3) If the tent has fold-up sides and ends, open them and place the colony near, but outside the tent.  Lost, confused bees will have a better chance of finding and returning to the hive. 


4) I've also placed a hive outside of the tent, with the normal entrance facing away from the tent and the 'pollination' entrance plumbed via a pipe to the inside of the tent.   Add a slide to shut off each of the entrances. Provide some small holes in the corners where most of the bees get trapped.  Let the bees forage both directions from the hive-  both free flight outside and restricted flight inside the tent.  If too many bees favor the external entrance, close it off for the main part of the day, but be sure the outside entrance is open before dusk.  Most of the trapped bees will find the exscape holes in the corners, fly out, loop around, and go back into their hive through their normal (outer) entrance.   On the first day that the bees are in the tent, plan on being back near end of day as the sun is setting - have your scissors, glass cutter, etc. ready.  The bees will tell you where to cut the escape holes.  That will be where hundreds, possibly thousands of bees are grouped, banging against the barrier.

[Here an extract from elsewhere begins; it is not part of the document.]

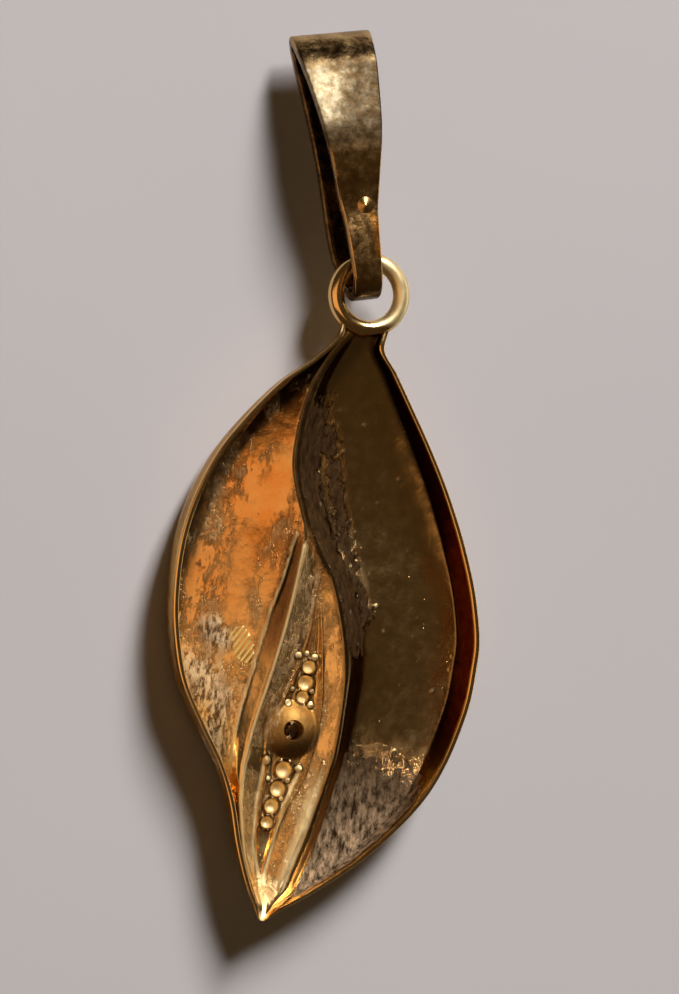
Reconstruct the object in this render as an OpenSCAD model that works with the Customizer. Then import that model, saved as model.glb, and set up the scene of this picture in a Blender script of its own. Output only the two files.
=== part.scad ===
// Leaf pendant in yellow gold with one round diamond, lying face down.
// The leaf is a hollow shell, open at the back. Its two lobes part along an S-shaped
// line, and a narrow panel with a row of beads and the diamond lies in the gap.
// Millimetres. +Y runs from the leaf's tip to its ring, +Z is the open back.

/* [Leaf] */
// Depth of the two lobes' crowns below the rim
leaf_depth = 2.25; // [2.2:0.05:2.5]
// Width of the rim's top edge
rim_width = 0.19; // [0.15:0.01:0.25]
// Run of the inner wall for each millimetre that it drops
wall_taper = 0.02; // [0.02:0.01:0.1]
// Run of the fillet between the inner wall and the floor
wall_fillet = 0.12; // [0.08:0.02:0.2]
// Thickness of the panel and of the walls' feet
shell_wall = 0.4; // [0.3:0.05:0.5]
// Depth of the panel's middle below its edges
panel_dip = 0.28; // [0.1:0.02:0.4]
// Depth of the bead channel in the panel
channel_depth = 0.16; // [0.1:0.02:0.24]
// Height of the lines that border the channel
channel_lip = 0.07; // [0.02:0.01:0.1]

/* [Setting] */
// Diameter of the diamond
stone_d = 1.4; // [1.2:0.05:1.5]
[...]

4) Regardless of how you manage honey bees in tents, the best approach requires doing something no beekeeper would normally do - you need to lose the experienced forager field force.


From an apiary at least 3 miles (or as far from the tent as possible), pick the hive(s) that you intend to use for the tent.  It's best to pick hives close to another hive - say on the same side of a pallet.  On the day that you want to move the hive(s) to the tent, go to your source apiary in the morning.  Wait until the foragers are freely flying, and then pick up and move the selected hive(s) - it doesn't have to go any great distance, but it does need to be moved away from its normal position.  Move the selected hive(s) for tent pollination to the far side of the apiary from their normal home position.  The returning foragers, not finding home where they expect it to be, will mostly move the into the nearest neighboring colony.   

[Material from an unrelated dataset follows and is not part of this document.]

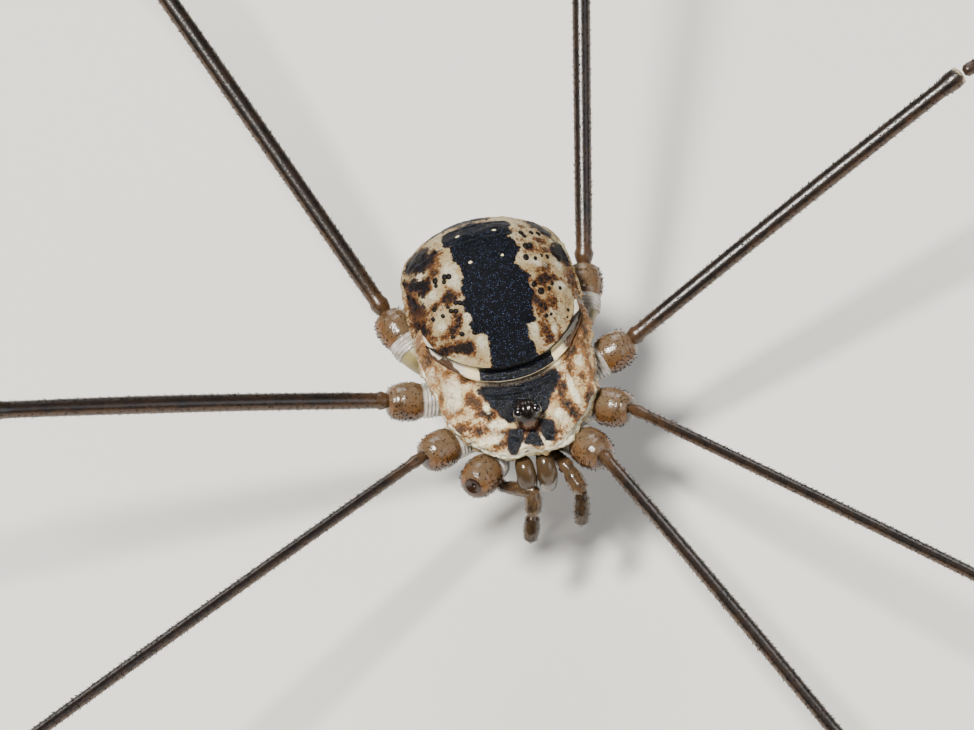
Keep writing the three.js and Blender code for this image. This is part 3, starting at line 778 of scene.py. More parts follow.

You may have to move the 'tent' hive(s) a couple of times during the day- your objective is to strip out most of the experienced foragers without decimating the colony population.  When you've 'lost' the majority of the forager force (and still have a decent sized bee population in the tent pollinator hive(s) then move it or them into the tent.  Ideally, you should plan on moving the hive(s) into the tent(s) a day or two just before or as the bloom is starting.  It usually takes a couple of days for the new forager force to get it's act together.

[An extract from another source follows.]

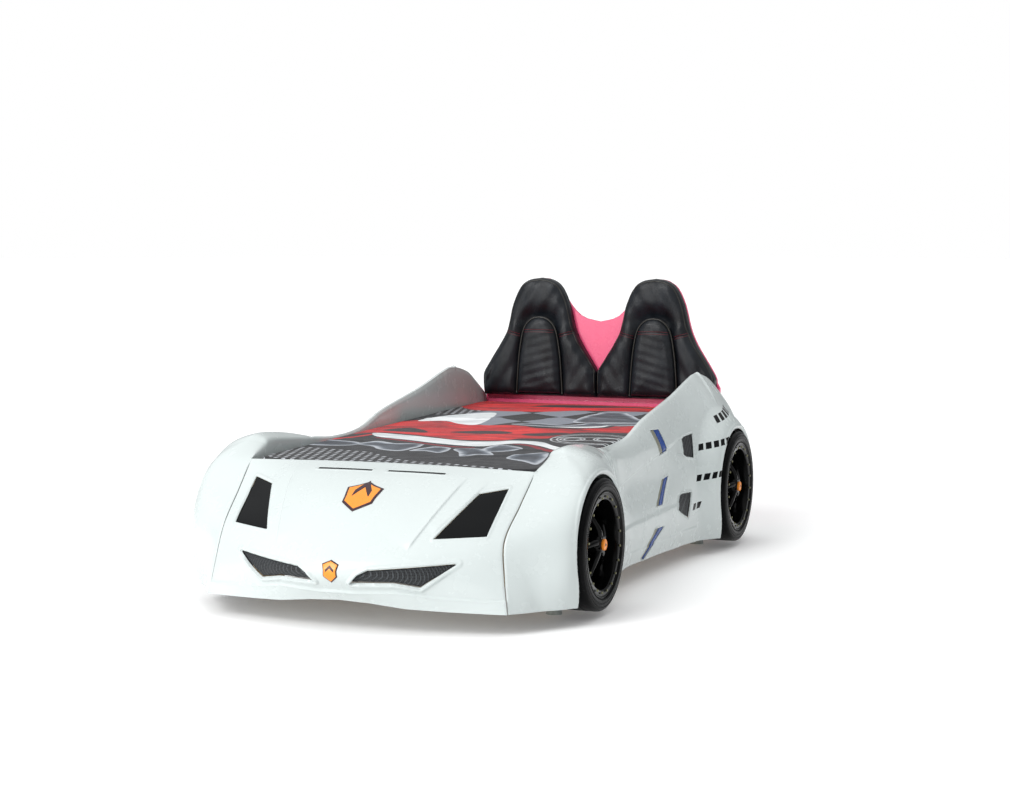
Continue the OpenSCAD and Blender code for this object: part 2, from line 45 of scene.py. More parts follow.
NOSE_MID = np.array([[-760, 448], [-870, 414], [-990, 350], [-1115, 247], [-1163, 175], [-1100, 93]], float)
CREASE = np.array([[466, -760, 440], [463, -795, 410], [457, -865, 350], [450, -965, 264], [462, -995, 165],
                   [478, -1010, 63]], float)
PLAN_POWER = 1.7
SIDE_NET = np.array([
    CREASE,
    [[466, -710, 462], [492, -748, 440], [508, -815, 377], [520, -905, 283], [528, -930, 165], [523, -945, 61]],
    [[466, -665, 477], [508, -685, 480], [552, -730, 425], [590, -795, 305], [598, -825, 165], [580, -835, 59]],
    [[466, -625, 489], [522, -625, 501], [592, -640, 455], [618, -670, 315], [618, -680, 165], [598, -685, 59]],
    [[466, -470, 477], [520, -470, 489], [590, -490, 445], [612, -510, 315], [610, -520, 165], [590, -520, 63]],
    [[466, -310, 463], [508, -310, 461], [545, -330, 420], [565, -350, 315], [575, -350, 165], [560, -350, 67]],
    [[466, -160, 451], [488, -160, 447], [505, -160, 415], [520, -160, 315], [545, -155, 175], [532, -150, 70]],
    [[466, 20, 460], [485, 20, 458], [505, 30, 420], [520, 40, 315], [548, 40, 175], [533, 40, 67]],
    [[466, 200, 505], [486, 200, 503], [512, 200, 445], [530, 210, 315], [555, 210, 175], [538, 210, 65]],
    [[466, 510, 556], [486, 510, 554], [525, 490, 465], [556, 490, 325], [572, 490, 175], [560, 490, 59]],
    [[466, 710, 598], [486, 710, 597], [550, 690, 485], [588, 680, 345], [598, 670, 175], [590, 670, 53]],
    [[466, 810, 611], [486, 810, 609], [572, 810, 485], [612, 825, 345], [615, 830, 175], [600, 830, 53]],
    [[466, 950, 588], [488, 950, 586], [570, 960, 465], [608, 980, 345], [610, 990, 175], [595, 990, 55]],
    [[466, 1050, 542], [490, 1055, 540], [545, 1065, 455], [570, 1080, 335], [575, 1085, 175], [565, 1085, 60]],
    [[466, 1135, 497], [488, 1140, 494], [515, 1146, 440], [530, 1150, 325], [535, 1150, 175], [525, 1150, 65]]
], float)
INNER_WALL_Z = 240
WHEEL_Y = (-630, 845)
WHEEL_Z = 216
ARCH_R = 207
ARCH_FOOT = 165
FLARE_X = 622
FLARE_AHEAD = 125
FLARE_BEHIND = 45
FLARE_START = 0.13

HEADLIGHT = [[336, 382], [410, 395], [402, 276], [265, 270]]
GRILLE = [[56, 147], [80, 171], [110, 187], [345, 206], [250, 138], [180, 150]]
HOOD_BADGE = [[0, 331], [48, 352], [50, 366], [58, 388], [26, 395], [0, 403], [-26, 395], [-58, 388], [-50, 366],
              [-48, 352]]
NOSE_BADGE = [[0, 147], [22, 165], [21, 182], [26, 200], [0, 211], [-26, 200], [-21, 182], [-22, 165]]
SLOT = [[26, -830], [206, -822], [206, -812], [26, -820]]
UPPER_VENT = [[470, 424], [548, 429], [525, 349], [462, 360]]
LOWER_VENT = [[381, 240], [468, 236], [430, 155], [338, 186]]
INLAYS = [
    [[199, 472], [275, 469], [310, 395], [240, 386]],
    [[236, 304], [294, 311], [203, 226], [144, 226]],
    [[100, 158], [188, 156], [26, 70], [-12, 75]]
]
INLAY_SPLIT = 0.45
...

Because of the loss of the main, experienced, forager cohort, the colony will shift duties, sending out new, young, forager recruits.  These foragers for the most part have not flown free, so they will be more likely to encounter the fabric, glass, plastic barrier and after a few bumps just turn away from it.  This method is not perfect, but it will dramatically reduce forager wastage -  a far smaller percent of the foragers will get trapped in the corners..   Their normal home and foraging range is in the tent, it's the where the hive was at when they first flew.  These bees aren't used to a world without barriers.  They are in a learning phase, and they will learn that there are barriers - it's the norm for them.


I picked up the lose the foragers trick from U.K. beekeepers who use honey bees to pollinate strawberries in greenhouses.  The escape holes and inside/outside plumbing from a colleague and friend down under.  The rest was based on many years of research with hives in a large array of tents.  Did I say - I hate tents.  For any experiment, you can only compare the results from tent to tent.  Extrapolation to the real, free-flying world is more or less a specious exercise.  And if doing pesticide trials - or industrial pollution (heavy metal) trials, where I started, you quickly learn, the number one cause of death and colony stress is the tent itself.